## What you have to do:
Within the material below, transcribe exactly the lines from the one holding "build_inside()" through the one holding "obj.matrix_world = world", keeping both ends and skipping the rest.
——
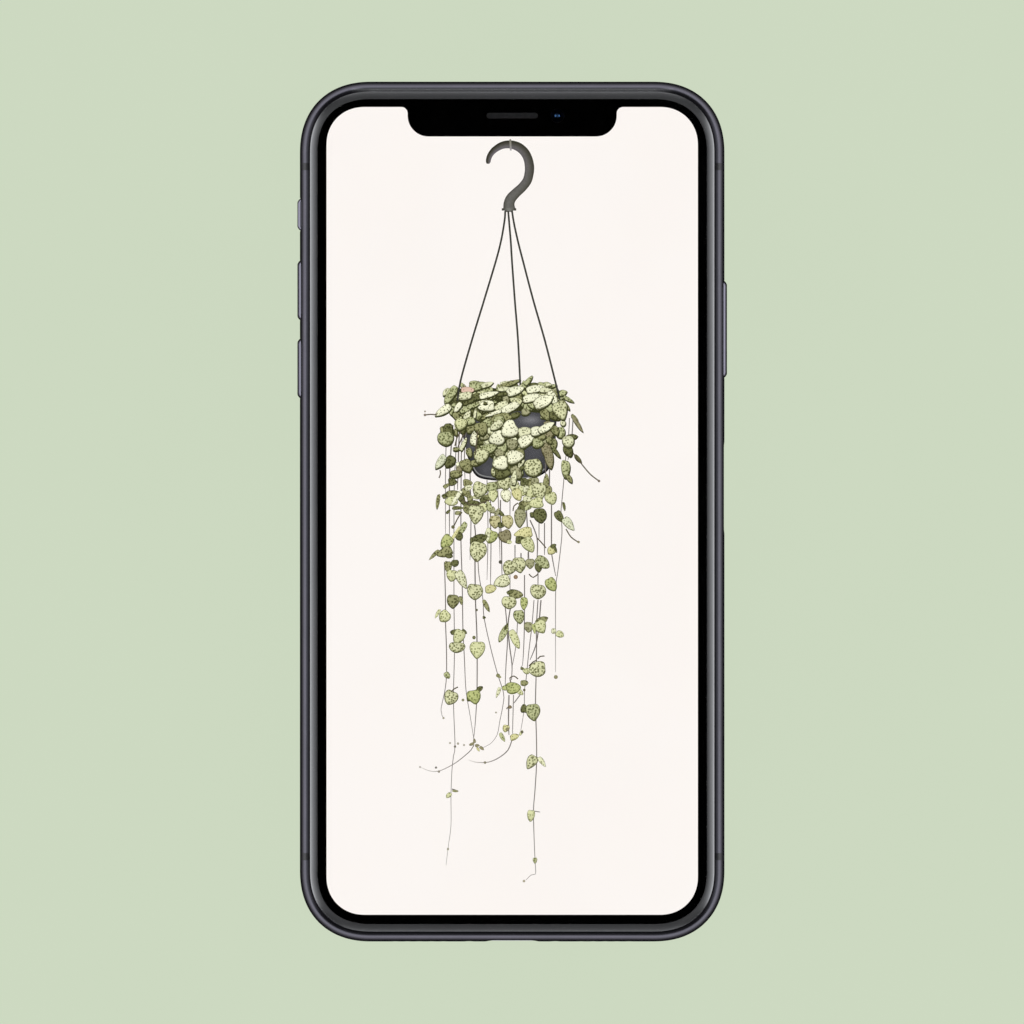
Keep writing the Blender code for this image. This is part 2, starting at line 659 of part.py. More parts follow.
def build_bottom_edge(band):
    """The sound holes and the case screws on both sides of the port."""
    for side, place in ((-1, "left"), (1, "right")):
        for i in range(SOUND_HOLE_COUNT):
            x = side * SOUND_HOLE_X + (i - (SOUND_HOLE_COUNT - 1) / 2) * SOUND_HOLE_PITCH
            hole = circle(0, 0, SOUND_HOLE_RADIUS, 12)
            cut(band, edge_bore(f"cutter_sound_{place}_{i}", hole, x, THROUGH_BAND))
        x = side * SCREW_X
        clearance = circle(0, 0, SCREW_RADIUS + FIT_GAP, 16)
        cut(band, edge_bore("cutter_screw_" + place, clearance, x, THROUGH_BAND))
        screw = edge_bore("case_screw_" + place, circle(0, 0, SCREW_RADIUS, 16), x, SCREW_DEPTHS, "steel")
        cut(screw, edge_bore("cutter_drive_" + place, circle(0, 0, DRIVE_RADIUS, 5), x, (-1, DRIVE_DEPTH)))


def main():
    for old in list(bpy.data.objects):
        bpy.data.objects.remove(old)
    bands = build_band()
    build_front()
    build_back()
    build_screen()
    build_keys(bands)
    build_lever(bands["band_left"])
    build_card_tray(bands["band_right"])
    build_rear_cameras()
    build_inside()
    build_port(bands["band_bottom"])
    build_bottom_edge(bands["band_bottom"])


main()
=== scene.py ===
import random
from math import cos, dist, exp, hypot, pi, radians, sin

import bmesh
import bpy
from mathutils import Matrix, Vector


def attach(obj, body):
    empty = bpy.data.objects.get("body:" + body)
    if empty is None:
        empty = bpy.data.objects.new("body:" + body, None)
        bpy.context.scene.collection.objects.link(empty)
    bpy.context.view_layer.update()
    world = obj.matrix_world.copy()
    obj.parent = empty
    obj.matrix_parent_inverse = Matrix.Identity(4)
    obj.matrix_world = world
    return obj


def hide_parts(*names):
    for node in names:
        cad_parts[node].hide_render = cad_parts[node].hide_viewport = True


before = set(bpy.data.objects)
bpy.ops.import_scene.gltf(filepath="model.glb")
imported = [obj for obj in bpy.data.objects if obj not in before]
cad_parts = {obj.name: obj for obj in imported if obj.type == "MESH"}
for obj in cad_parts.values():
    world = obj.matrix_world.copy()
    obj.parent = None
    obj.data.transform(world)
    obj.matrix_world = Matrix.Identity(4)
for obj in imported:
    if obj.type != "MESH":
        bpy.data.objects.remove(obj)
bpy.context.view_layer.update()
scene = bpy.context.scene
mm = 0.001  # every length in the dictionaries is in millimetres
print("Frame loaded:", len(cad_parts), "nodes")

# The body's outline, which the band, the ring, both glasses and the border share
body = {
    "width": 70.9,
    "height": 143.6,
    "thickness": 7.7,
    "cornerReach": 12.0, "cornerPower": 2.26, "cornerSteps": 44,
    "gap": 0.1,
}
halfWidth = body["width"] / 2
halfHeight = body["height"] / 2
middleZ = body["thickness"] / 2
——
## Response to this exercise:
    build_inside()
    build_port(bands["band_bottom"])
    build_bottom_edge(bands["band_bottom"])


main()
=== scene.py ===
import random
from math import cos, dist, exp, hypot, pi, radians, sin

import bmesh
import bpy
from mathutils import Matrix, Vector


def attach(obj, body):
    empty = bpy.data.objects.get("body:" + body)
    if empty is None:
        empty = bpy.data.objects.new("body:" + body, None)
        bpy.context.scene.collection.objects.link(empty)
    bpy.context.view_layer.update()
    world = obj.matrix_world.copy()
    obj.parent = empty
    obj.matrix_parent_inverse = Matrix.Identity(4)
    obj.matrix_world = world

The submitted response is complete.